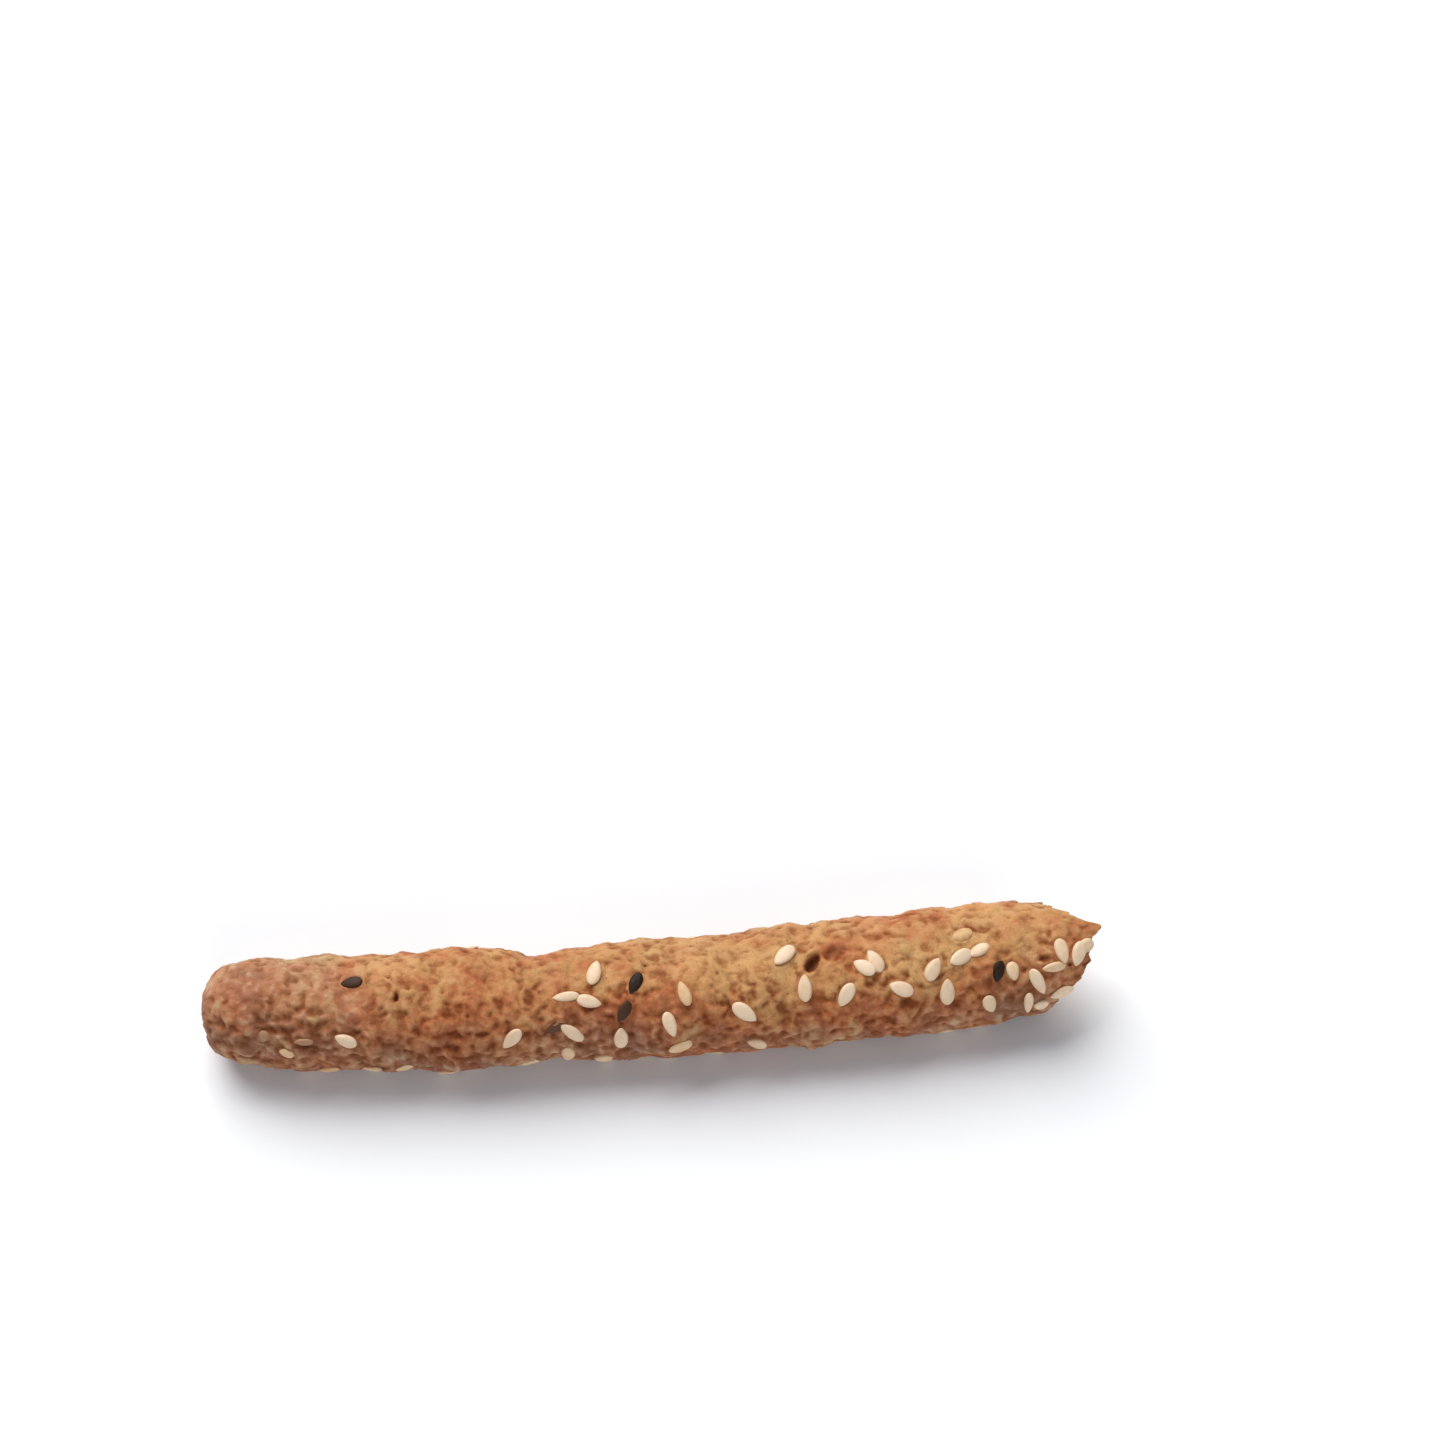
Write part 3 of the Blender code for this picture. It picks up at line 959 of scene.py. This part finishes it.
def white_seed_finish():
    """Satin cream hull, some of them toasted, a little browner at the point and along the margin."""
    nodes = Nodes("sesame_white")
    toast = nodes.varied(nodes.attribute("toast"), nodes.attribute("own"), 0.0, 1.0, -0.05, 0.22)
    toast = nodes.varied(toast, nodes.noise(1.2), 0.35, 0.7, -0.12, 0.18)
    base = nodes.ramp(toast, ((0.0, HULL_CREAM), (0.75, HULL_TOAST), (1.0, HULL_COATED)))
    base = nodes.mix(nodes.ranged(nodes.attribute("tip"), 0.12, 0.0, 0.0, 0.4), base, HULL_TOAST)
    base = nodes.mix(nodes.ranged(nodes.attribute("margin"), 0.72, 0.9, 0.0, 0.18), base, HULL_TOAST)
    return nodes.finish(base, 0.48, 0.3, nodes.bump(nodes.noise(3.0), 0.05, 0.5))


def black_seed_finish():
    """Brown-black hull, worn paler in places, and browner where dough has coated it."""
    nodes = Nodes("sesame_black")
    base = nodes.ramp(nodes.noise(1.6), ((0.3, HULL_BLACK), (0.75, HULL_WORN)))
    coated = nodes.ranged(nodes.attribute("toast"), 0.0, 1.0, 0.0, 0.7)
    base = nodes.mix(coated, base, HULL_DOUGHY)
    return nodes.finish(base, 0.55, 0.2, nodes.bump(nodes.noise(5.0), 0.04, 0.6))


# ---------------------------------------------------------------- the pieces on the frame

crust = crust_piece(crust_finish())
crumb = crumb_piece(crumb_finish())
white_seeds = seeds_piece("white_sesame", WHITE_ROWS, 1.0, white_seed_finish(), 11)
black_seeds = seeds_piece("black_sesame", BLACK_ROWS, BLACK_SHARE, black_seed_finish(), 12)
SLOTS = (
    (crust, "crust"),
    (crumb, "crumb"),
    (white_seeds, "sesame_white"),
    (black_seeds, "sesame_black"),
)
for piece, slot in SLOTS:
    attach(piece, "root")
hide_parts(NODE)


# ---------------------------------------------------------------- floor, light and camera, in metres

FLOOR_REACH = 4.0
FLOOR_WHITE = (0.90, 0.90, 0.90)
# Square lights turned to the stick: name, place, side and power in watts
LIGHTS = (
    ("key", (-1.32, 3.12, 3.96), 4.5, 385),
    ("fill", (1.2, -5.1, 2.4), 4.2, 112),
)
SKY_COLOUR = (0.86, 0.96, 1.12)
SKY_STRENGTH = 0.20
LENS = 90  # in mm, like the sensor
SENSOR = 36
CAMERA_AIM = (0.0109, 0.0315, 0.0172)
CAMERA_DISTANCE = 0.453
CAMERA_DOWN = np.radians(62)
CAMERA_ASIDE = np.radians(4.6)


def look_along(thing, way):
    """Turns a light or the camera to look along a way."""
    thing.rotation_mode = "QUATERNION"
    thing.rotation_quaternion = way.to_track_quat("-Z", "Y")


def floor():
    """A wide pale floor."""
    mesh = bpy.data.meshes.new("floor")
    r = FLOOR_REACH
    mesh.from_pydata([(-r, -r, 0), (r, -r, 0), (r, r, 0), (-r, r, 0)], [], [(0, 1, 2, 3)])
    mesh.materials.append(Nodes("floor").finish(FLOOR_WHITE, 0.9, 0.5))
    plane = new_object("floor", mesh)


def soft_light(name, place, side, power):
    """A square area light at place, turned to the origin."""
    data = bpy.data.lights.new(name, "AREA")
    data.size = side
    data.energy = power
    light = new_object(name, data)
    light.location = place
    look_along(light, -Vector(place))


def surroundings():
    """Even light from all round, in front of a white that only the camera sees."""
    world = bpy.data.worlds.new("studio")
    world.use_nodes = True
    tree = world.node_tree
    seen = tree.nodes.new("ShaderNodeLightPath").outputs["Is Camera Ray"]
    sky = tree.nodes["Background"]
    sky.inputs["Color"].default_value = (*SKY_COLOUR, 1)
    sky.inputs["Strength"].default_value = SKY_STRENGTH
    white = tree.nodes.new("ShaderNodeBackground")
    white.inputs["Color"].default_value = (1, 1, 1, 1)
    either = tree.nodes.new("ShaderNodeMixShader")
    for output, socket in ((seen, 0), (sky.outputs[0], 1), (white.outputs[0], 2)):
        tree.links.new(output, either.inputs[socket])
    tree.links.new(either.outputs[0], tree.nodes["World Output"].inputs["Surface"])
    bpy.context.scene.world = world


def camera():
    """A long lens that looks down from the front, a little from the left, and past the stick."""
    data = bpy.data.cameras.new("camera")
    data.lens = LENS
    data.sensor_width = SENSOR
    level = np.cos(CAMERA_DOWN)
    sideways = np.sin(CAMERA_ASIDE) * level
    look = Vector((sideways, np.cos(CAMERA_ASIDE) * level, -np.sin(CAMERA_DOWN)))
    eye = new_object("camera", data)
    eye.location = Vector(CAMERA_AIM) - look * CAMERA_DISTANCE
    look_along(eye, look)
    bpy.context.scene.camera = eye


floor()
for light in LIGHTS:
    soft_light(*light)
surroundings()
camera()
bpy.context.scene.view_settings.view_transform = "Standard"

● **Problem requirements**: Reproduce the listing above verbatim, from first line to last.

● **Response for this exercise**:
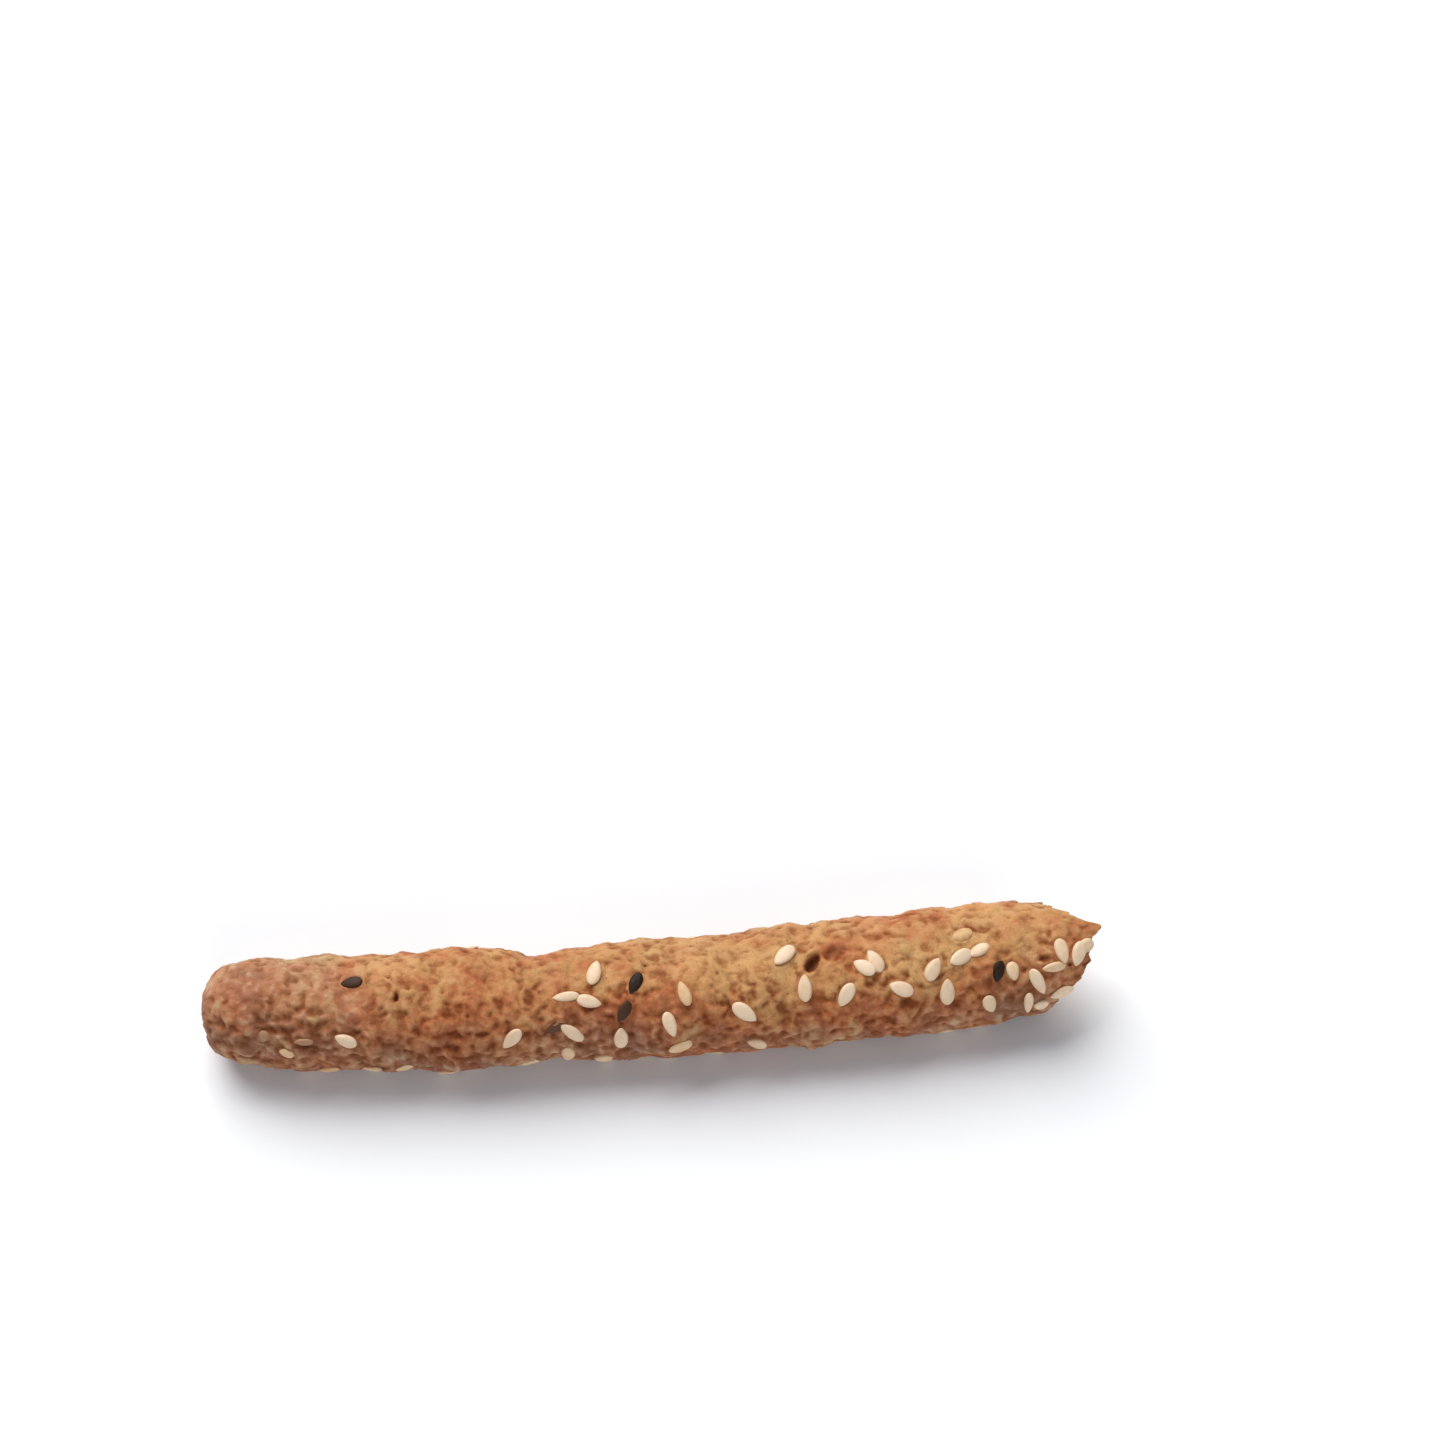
Write part 3 of the Blender code for this picture. It picks up at line 959 of scene.py. This part finishes it.
def white_seed_finish():
    """Satin cream hull, some of them toasted, a little browner at the point and along the margin."""
    nodes = Nodes("sesame_white")
    toast = nodes.varied(nodes.attribute("toast"), nodes.attribute("own"), 0.0, 1.0, -0.05, 0.22)
    toast = nodes.varied(toast, nodes.noise(1.2), 0.35, 0.7, -0.12, 0.18)
    base = nodes.ramp(toast, ((0.0, HULL_CREAM), (0.75, HULL_TOAST), (1.0, HULL_COATED)))
    base = nodes.mix(nodes.ranged(nodes.attribute("tip"), 0.12, 0.0, 0.0, 0.4), base, HULL_TOAST)
    base = nodes.mix(nodes.ranged(nodes.attribute("margin"), 0.72, 0.9, 0.0, 0.18), base, HULL_TOAST)
    return nodes.finish(base, 0.48, 0.3, nodes.bump(nodes.noise(3.0), 0.05, 0.5))


def black_seed_finish():
    """Brown-black hull, worn paler in places, and browner where dough has coated it."""
    nodes = Nodes("sesame_black")
    base = nodes.ramp(nodes.noise(1.6), ((0.3, HULL_BLACK), (0.75, HULL_WORN)))
    coated = nodes.ranged(nodes.attribute("toast"), 0.0, 1.0, 0.0, 0.7)
    base = nodes.mix(coated, base, HULL_DOUGHY)
    return nodes.finish(base, 0.55, 0.2, nodes.bump(nodes.noise(5.0), 0.04, 0.6))


# ---------------------------------------------------------------- the pieces on the frame

crust = crust_piece(crust_finish())
crumb = crumb_piece(crumb_finish())
white_seeds = seeds_piece("white_sesame", WHITE_ROWS, 1.0, white_seed_finish(), 11)
black_seeds = seeds_piece("black_sesame", BLACK_ROWS, BLACK_SHARE, black_seed_finish(), 12)
SLOTS = (
    (crust, "crust"),
    (crumb, "crumb"),
    (white_seeds, "sesame_white"),
    (black_seeds, "sesame_black"),
)
for piece, slot in SLOTS:
    attach(piece, "root")
hide_parts(NODE)


# ---------------------------------------------------------------- floor, light and camera, in metres

FLOOR_REACH = 4.0
FLOOR_WHITE = (0.90, 0.90, 0.90)
# Square lights turned to the stick: name, place, side and power in watts
LIGHTS = (
    ("key", (-1.32, 3.12, 3.96), 4.5, 385),
    ("fill", (1.2, -5.1, 2.4), 4.2, 112),
)
SKY_COLOUR = (0.86, 0.96, 1.12)
SKY_STRENGTH = 0.20
LENS = 90  # in mm, like the sensor
SENSOR = 36
CAMERA_AIM = (0.0109, 0.0315, 0.0172)
CAMERA_DISTANCE = 0.453
CAMERA_DOWN = np.radians(62)
CAMERA_ASIDE = np.radians(4.6)


def look_along(thing, way):
    """Turns a light or the camera to look along a way."""
    thing.rotation_mode = "QUATERNION"
    thing.rotation_quaternion = way.to_track_quat("-Z", "Y")


def floor():
    """A wide pale floor."""
    mesh = bpy.data.meshes.new("floor")
    r = FLOOR_REACH
    mesh.from_pydata([(-r, -r, 0), (r, -r, 0), (r, r, 0), (-r, r, 0)], [], [(0, 1, 2, 3)])
    mesh.materials.append(Nodes("floor").finish(FLOOR_WHITE, 0.9, 0.5))
    plane = new_object("floor", mesh)


def soft_light(name, place, side, power):
    """A square area light at place, turned to the origin."""
    data = bpy.data.lights.new(name, "AREA")
    data.size = side
    data.energy = power
    light = new_object(name, data)
    light.location = place
    look_along(light, -Vector(place))


def surroundings():
    """Even light from all round, in front of a white that only the camera sees."""
    world = bpy.data.worlds.new("studio")
    world.use_nodes = True
    tree = world.node_tree
    seen = tree.nodes.new("ShaderNodeLightPath").outputs["Is Camera Ray"]
    sky = tree.nodes["Background"]
    sky.inputs["Color"].default_value = (*SKY_COLOUR, 1)
    sky.inputs["Strength"].default_value = SKY_STRENGTH
    white = tree.nodes.new("ShaderNodeBackground")
    white.inputs["Color"].default_value = (1, 1, 1, 1)
    either = tree.nodes.new("ShaderNodeMixShader")
    for output, socket in ((seen, 0), (sky.outputs[0], 1), (white.outputs[0], 2)):
        tree.links.new(output, either.inputs[socket])
    tree.links.new(either.outputs[0], tree.nodes["World Output"].inputs["Surface"])
    bpy.context.scene.world = world


def camera():
    """A long lens that looks down from the front, a little from the left, and past the stick."""
    data = bpy.data.cameras.new("camera")
    data.lens = LENS
    data.sensor_width = SENSOR
    level = np.cos(CAMERA_DOWN)
    sideways = np.sin(CAMERA_ASIDE) * level
    look = Vector((sideways, np.cos(CAMERA_ASIDE) * level, -np.sin(CAMERA_DOWN)))
    eye = new_object("camera", data)
    eye.location = Vector(CAMERA_AIM) - look * CAMERA_DISTANCE
    look_along(eye, look)
    bpy.context.scene.camera = eye


floor()
for light in LIGHTS:
    soft_light(*light)
surroundings()
camera()
bpy.context.scene.view_settings.view_transform = "Standard"